Jesus loads up our plates with good things, but they are things we have never seen before, things we could never know unless they were fed to us. We are the hospital patient that is so weak he can’t feed himself, so he has no choice in the matter of what food is lifted to his lips. Jesus does not abuse the power of giving us whatever he wants us to eat. He fills us only with good things.
In a few moments, Jesus himself will be placed in your hands. “This is the true body of our Lord Jesus Christ, given into death for the forgiveness of your sins.” Jesus’ blood in a small cup, “Shed for you for the forgiveness of your sins.” You are not a spiritual toddler. You’ve had this meal before. You know its goodness. You know you need the medicine, because you know the lostness it saves you from – the sinful ignorance it cures, and the covenant of your Savior’s blood it ratifies.
Jesus says, “it is.” We have already become used to accepting that Jesus knows more than we, and tells us things that are hard to understand and yet true. Should we stop now? Should we question that what we receive in this Supper is anything other than his body and blood in with and under bread and wine? Would a Savior who has spoken such unfathomable spiritual truth now pause to accommodate our rational minds by saying, “It’s just a symbol guys”? Do his words, “Given for you” only apply to the cross?

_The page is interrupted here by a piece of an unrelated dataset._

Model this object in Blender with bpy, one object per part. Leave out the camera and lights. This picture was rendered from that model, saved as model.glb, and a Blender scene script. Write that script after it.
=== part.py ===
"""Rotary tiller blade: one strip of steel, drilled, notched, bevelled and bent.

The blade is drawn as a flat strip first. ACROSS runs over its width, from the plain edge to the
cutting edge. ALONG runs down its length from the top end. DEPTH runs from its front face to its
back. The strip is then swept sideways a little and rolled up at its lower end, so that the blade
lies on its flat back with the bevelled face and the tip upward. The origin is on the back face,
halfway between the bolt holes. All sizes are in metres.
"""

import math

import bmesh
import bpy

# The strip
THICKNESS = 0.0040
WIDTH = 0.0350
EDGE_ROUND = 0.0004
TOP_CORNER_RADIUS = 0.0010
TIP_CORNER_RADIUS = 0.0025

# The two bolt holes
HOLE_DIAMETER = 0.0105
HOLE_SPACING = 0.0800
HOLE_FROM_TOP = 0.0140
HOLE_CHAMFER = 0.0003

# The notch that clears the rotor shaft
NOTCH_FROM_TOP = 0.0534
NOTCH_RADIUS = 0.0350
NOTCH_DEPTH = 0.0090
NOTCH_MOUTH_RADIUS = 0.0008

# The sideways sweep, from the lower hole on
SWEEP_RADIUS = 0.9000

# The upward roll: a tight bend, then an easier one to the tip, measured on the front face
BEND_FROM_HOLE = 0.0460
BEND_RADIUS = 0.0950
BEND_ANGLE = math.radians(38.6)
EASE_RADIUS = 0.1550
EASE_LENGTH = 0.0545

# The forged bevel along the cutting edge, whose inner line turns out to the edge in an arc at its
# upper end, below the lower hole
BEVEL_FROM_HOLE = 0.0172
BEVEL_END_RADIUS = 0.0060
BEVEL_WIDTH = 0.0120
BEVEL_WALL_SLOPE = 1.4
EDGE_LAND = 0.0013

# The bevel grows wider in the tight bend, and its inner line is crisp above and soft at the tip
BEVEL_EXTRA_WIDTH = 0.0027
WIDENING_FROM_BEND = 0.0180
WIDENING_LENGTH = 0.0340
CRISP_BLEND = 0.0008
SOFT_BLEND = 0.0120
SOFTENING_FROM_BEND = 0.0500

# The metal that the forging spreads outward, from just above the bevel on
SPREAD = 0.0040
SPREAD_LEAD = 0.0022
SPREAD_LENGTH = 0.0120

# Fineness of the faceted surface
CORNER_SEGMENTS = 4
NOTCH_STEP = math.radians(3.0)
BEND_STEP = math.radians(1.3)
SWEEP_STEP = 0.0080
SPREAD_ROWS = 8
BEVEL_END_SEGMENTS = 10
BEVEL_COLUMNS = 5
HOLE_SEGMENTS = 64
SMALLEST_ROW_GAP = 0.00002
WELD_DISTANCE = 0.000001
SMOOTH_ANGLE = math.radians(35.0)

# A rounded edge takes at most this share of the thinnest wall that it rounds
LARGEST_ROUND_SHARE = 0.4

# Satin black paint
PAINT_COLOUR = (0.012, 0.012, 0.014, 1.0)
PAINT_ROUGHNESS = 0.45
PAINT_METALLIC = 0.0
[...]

Do they not apply also to his continual giving of himself for our forgiveness and blessing at each celebration?
As Paul states, is this not a participation in his very body and blood, to be enjoyed as the disciples did: among a group of struggling sinners who fail and fall and are in need of strength? Is this not God’s communion with us and our communion with each other as joint-partakers in an eternal covenant of freedom and salvation?

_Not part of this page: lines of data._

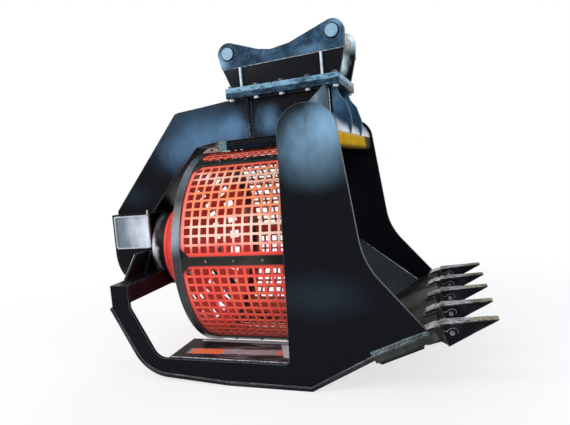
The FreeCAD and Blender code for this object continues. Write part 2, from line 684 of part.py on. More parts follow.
ARCH_IN = "sizes.arch_half - sizes.arch_t"
top_line = [arch_outline[9], arch_outline[8], arch_outline[7]]
top_under = offset_path(top_line, size("arch_t"))
top_under[-1] = meet(top_under[1], (top_line[2][0] - top_line[1][0], top_line[2][1] - top_line[1][1]),
                     top_line[2], (0, 1))
pad("arch_top_skin", "XZ_Plane", [top_line + top_under[::-1]], f"2 * ({ARCH_IN})", {"y": ARCH_IN})
under_line = [arch_outline[1], arch_outline[2], arch_outline[3], (hood_left, arch_edge_z)]
under_over = offset_path(under_line, -size("arch_t"))
first_way = (under_line[1][0] - under_line[0][0], under_line[1][1] - under_line[0][1])
under_over[0] = meet(under_over[1], first_way, under_line[0], (1, 0))
pad("arch_bottom_skin", "XZ_Plane", [under_line + under_over[::-1]], f"2 * ({ARCH_IN})", {"y": ARCH_IN})
front_x = size("arch_front_x") - size("arch_t")
front_foot = size("hood_z") + math.sqrt(hood_contact ** 2 - (front_x - size("hood_x")) ** 2)
front_outline = [
    (front_x, front_foot),
    (size("arch_front_x"), front_foot),
    (size("arch_front_x"), size("flange_z")),
    (front_x, size("flange_z")),
]
pad("arch_front_plate", "XZ_Plane", [front_outline], f"2 * ({ARCH_IN})", {"y": ARCH_IN})

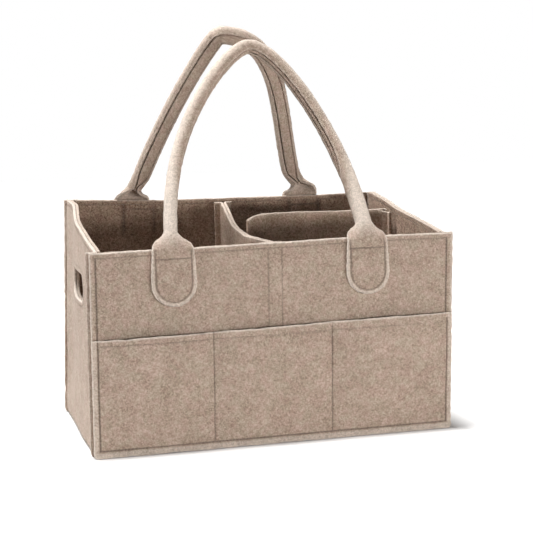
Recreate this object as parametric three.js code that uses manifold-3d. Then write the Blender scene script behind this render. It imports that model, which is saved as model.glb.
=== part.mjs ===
// A felt caddy: a sewn box of two-ply felt walls, a removable T-shaped divider,
// three outside pockets and two rolled carrying handles.
// Millimetres, +Z up, X along the length, Y from the front to the back.
// The origin is at the middle of the footprint, on the surface that it stands on.
import * as THREE from 'three';
import { mergeVertices } from 'three/addons/utils/BufferGeometryUtils.js';
import Module from 'manifold-3d';

const wasm = await Module();
wasm.setup();

// Driving sizes of the box
const length = 330.2;
const depth = 228.6;
const frontHeight = 177.8;
const backHeight = 210;
const felt = 2.75;
const plyGap = 0.3;
const seamMargin = 6.5;
const marginPeek = 1.5;
const cornerBend = 6.6;
const panelCorner = 3;
const cutOverrun = 5;

// Outside pockets
const pocketCount = 3;
const pocketHeight = 102;
const pocketSlack = 6;
const footSeamZ = 6;
const pocketColumns = 12;
const pocketRows = 9;
const bulgeAcrossPower = 0.7;
const bulgeUpPower = 0.8;

// Hand slots in the side walls
const slotLength = 94;
const slotHeight = 25;
const slotMiddleZ = 139;
const slotMiddleDepthShare = 0.53;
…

So, the toddler tries the chicken, and immediately his eyes are opened. He is reminded of all the good things he has ever eaten, how this is the same yet so different. His trust in his mommy is ratified because he now has this extra piece of evidence that she can be listened to, that sometimes she knows things that he doesn’t, and can speak to greater realities of deliciousness than he can imagine for himself.
The table is almost ready. We are almost ready to celebrate. You are almost ready to hear those magnificent words spoken through a man but spoken by your Savior: This is my body and blood. This is the new covenant of grace and righteousness and forgiveness. And the most amazing thing that you could hear, Jesus also speaks, “I give this … for you. All this: myself, my body, my blood, faith, forgiveness, life, fellowship with me, solidarity with each other – I give it for you.”